Doris, thanks! I will update the article. Those are great comments!

Doris James MizBejabbers from Beautiful South on August 28, 2020:

I have been both a landlord and a renter. You give very good advice. I know because I've been there at either end. However, I would like to add one more thing, Insurance: Landlords, when taking out an insurance policy on the rental property, read it extra carefully. Make sure it does not have a clause that says (paraphrasing now) the company will not pay for damages caused by the tenant, either accidentally or by vandalism because you gave the tenant permission to live in the home therefore you gave the tenant permission to damage the home (no joke).

Honestly, right now we are repairing approximately $10,000 in damages our last tenant did to a small house I've owned for years. The insurance company said that he had our permission to vandalize, burglarize and accidentally damage our house!

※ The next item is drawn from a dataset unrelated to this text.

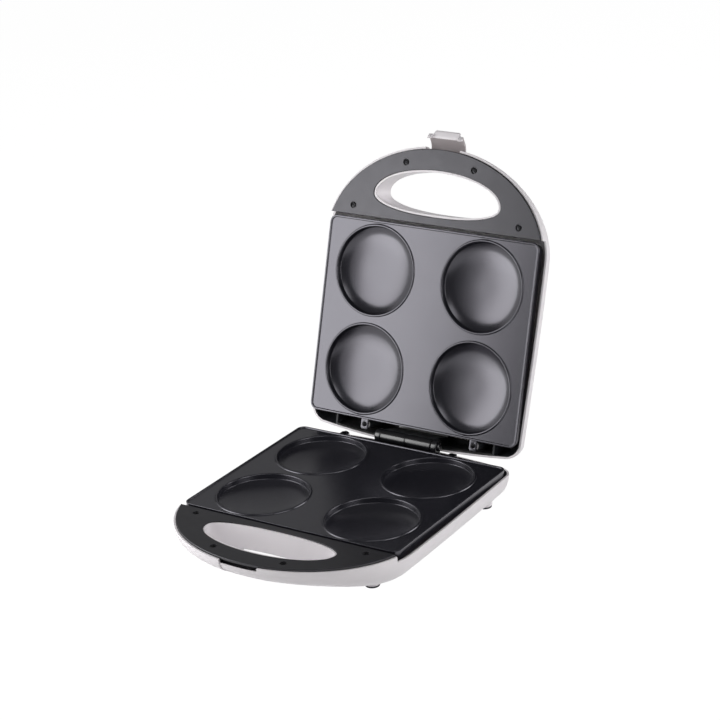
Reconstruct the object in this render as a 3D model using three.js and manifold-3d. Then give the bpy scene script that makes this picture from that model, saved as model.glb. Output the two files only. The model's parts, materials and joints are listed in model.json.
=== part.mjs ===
// Arepa maker: a countertop cooker whose two hinged halves each hold a plate with four round pockets.
// Millimetres, +Z up. Both halves are drawn alike: the hinge axis is X, the handle lies towards -Y and
// the plate faces up, with Z = 0 midway between the closed plates. The lid half is then turned over
// and opened on the hinge. A distance forward of the hinge axis, towards the handle, is a reach.

import * as THREE from 'three';
import { mergeVertices } from 'three/addons/utils/BufferGeometryUtils.js';
import Module from 'manifold-3d';

const wasm = await Module();
wasm.setup();

// Clearances, the overrun of every cut, and how near two corners lie that count as one
const gap = 0.3;
const overrun = 5;
const weldDistance = 0.0001;

// Opening of the lid and of its latch, in degrees
const openAngle = 108;
const latchAngle = 50;

// Plates
const plateWidth = 256.6;
const plateDepth = 213.2;
const plateSetback = 13.8;
const plateCorner = 8;
const lipClearance = 0.6;
const lipHeight = 1.2;
const lipWidth = 3;
const plateSkin = 2.4;
const skirtHeight = 11.6;
const skirtWall = 2.6;
const skirtDraft = 2;
const pocketGap = 6.4;
const pocketMargin = 3.4;
const pocketShift = 3.1;
const pocketDepth = 12;
const pocketSlope = 23;
const beadWidth = 3;
const beadHeight = 0.9;
const beadSlopeShare = 0.25;
const tabWidth = 9;
const tabLength = 11.5;
const tabThickness = 2;
const tabDrop = 2.2;
const tabShift = 10.05;
const lugWidth = 12;
const lugLength = 8;
const lugOffset = 60;

// Housings
const wall = 2.2;
const plateMargin = 5.5;
const rearTaper = 4.1;
const trayClearance = 12;
const handleDepth = 21;
const wallStraight = 8;
const handleStraight = 5;
const housingFillet = 30;
const rearFillet = 12;
const rearFilletPower = 6;
const handleFillet = 19;
const sideRimDrop = 8.6;
const handleRimDrop = 2.8;
const rearReach = 6;
const rearCornerLength = 13.2;
const rearCornerSetback = 0.5;
const rearBowPower = 2.2;
const ribInset = 31.7;
const ribThickness = 2;
const ribDrop = 10;
const ventWidth = 3.2;
const ventLength = 38;
const ventPitch = 9;
const ventCount = 4;
const ventShift = 9.6;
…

They sent a copy of the policy that actually said that, which I don't remember its being in the original or I wouldn't have bought that particular policy in the first place. So remember also to carefully read any amendments to the policy they may send you after the policy goes into effect and keep copies of everything. You are paying more for a landlord's policy than you would pay for a homeowner's policy if you were living in the home.

If you are a renter, take out a renter's policy because the landlord's insurance does not protect you. One tenant had a burglary. She was angry because she claimed I didn't tell her that my insurance didn't cover her. I showed her in the lease where I'd put that in writing and I had told her verbally at the time of signing.

Allen Donald (author) from Colorado on August 27, 2020:

Thanks very much for commenting.

Liz Westwood from UK on August 27, 2020:

This is a very useful article for landlords and renters. It's great that you have been able to put your experience to good use for others.